The motivations here are complex, I think. Partly, I have the sense that he felt people had no idea what he was talking about when he struggled to express his deepest views and so didn’t think it worthwhile trying to express them in much of his public work. But, there’s clearly a worry about the extent to which his views might have seemed dangerously close to those of Spinoza (and in many ways they are very close) with all the worries about that might have brought for someone who clearly thrived on human company and who wanted his ideas to be taken up by others rather than portrayed as heretical and inadmissible.

The esoteric/exoteric distinction also gives the interpreter another level of hermeneutic license which makes Leibniz’s philosophy even more fun to play around with. Indeed, it’s one that fascinates me. I sometimes wonder whether Leibniz be being self-consciously ironic, when he portrays his views as if they were a true depiction of general claims about the structure of reality. And with this thought in mind, I naturally turn to thoughts about whether he might think that we ought to regard ourselves as monads in the best of all possible worlds and to propagate that view for reasons that are grounded in something other than the belief that they correspond to the way things are.

At the extreme it can sometimes look as though his method is much like Kant’s, but without all the torture that goes into trying to establish the necessity of the claims themselves. At other times, it seems to me that for Leibniz himself what emerges from his theorizing might justified on pragmatic grounds in service of that which makes this world seem to him to be genuinely as good as one could want it to be. But I’m a long way from having a good story to tell about how that might go.

3:AM: How does your approach to Leibniz differ from others? Are you aware of how your research is taking you in a certain direction which puts you at odds with some previous views about Leibniz?

PL: As I look back on the things I’ve written I can see a few things that look like points of contrast with other well-known readings – though I think a lot of what I think is dependent on the way in which I have assimilated the views of others. For example, I often find it hard to see the difference on some of the commonly discussed issues between what I think and what’s been written by Robert Merrihew Adams, Donald Rutherford and, of course, my own supervisor, Martha. But there are some things I’ve said that I think it would be nice to see people pick up on. One thing I’ve tried to emphasize is the extent to which Leibniz’s justifications are often empirical in nature. Indeed, it seems to me that his views on contingency force him to accept that we could never know anything about the created world in any other way given our finite capacities. If so, then this pushes back quite significantly against the conception of Leibniz as a ‘rationalist’ that people often have.

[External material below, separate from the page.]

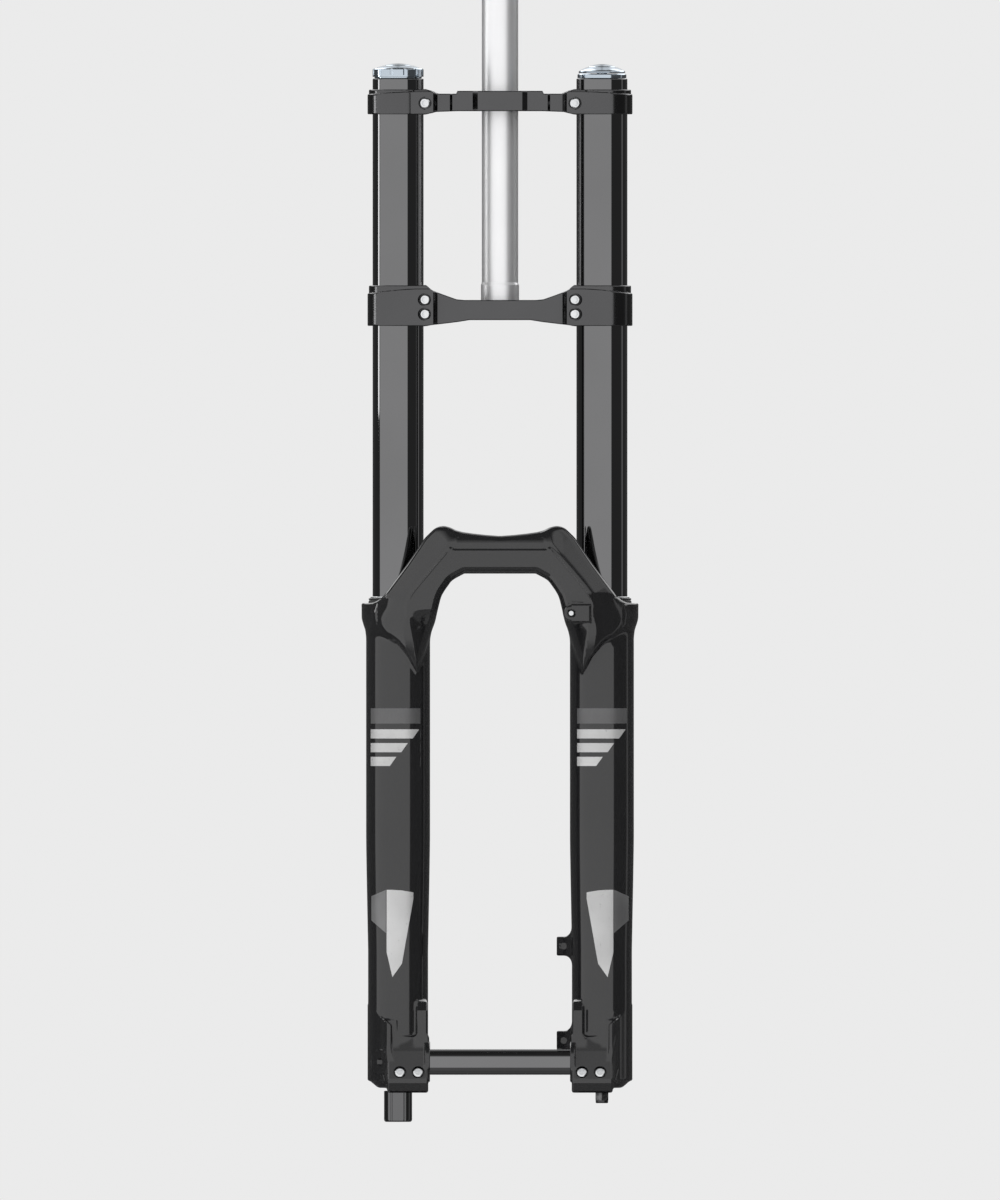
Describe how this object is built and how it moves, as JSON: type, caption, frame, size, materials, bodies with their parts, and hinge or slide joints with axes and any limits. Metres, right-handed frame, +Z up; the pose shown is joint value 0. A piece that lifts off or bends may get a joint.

I’ve also tried to approach other aspects of Leibniz’s metaphysics on the basis of assuming that we are finite cognizers in an infinitely complex world. Thus, I’ve argued that Leibniz thinks the world of material individuals involves the constructive activity of finite minds, but that this doesn’t leave him committed to the view that the material world is entirely mind-dependent. But there is a big puzzle at the heart of this interpretation that I still find myself unable to resolve, since it appears that in thinking about the monads as bodies we are employing models that reify abstract features that neither monads themselves, nor the perceptual field in which they appear can be understood to instantiate. Whether that’s a problem for the interpretation or for Leibniz is the 64,000 dollar question. It seems to me that it’s something he never got entirely clear about and that the notorious (to Anglophone Leibniz scholars) puzzles about Leibniz’s use of the category of corporeal substance and his invocation of the notion of a ‘substantial bond’ in his correspondence with Des Bosses are evidence of his recognition of this puzzle.

I also, with Ben Crowe, developed some ideas on faith and reason that I still find quite interesting. I’m not sure they ascribe a particularly novel position to Leibniz as opposed to the philosophical tradition he’s working in, but they again suggest we need to think seriously about the extent to which Leibniz thinks that there are a priori reason-governed justifications for all the beliefs that we are entitled to accept. And, again this pushes back against the 21st century expectation that we will find Leibniz to be an arch-rationalist.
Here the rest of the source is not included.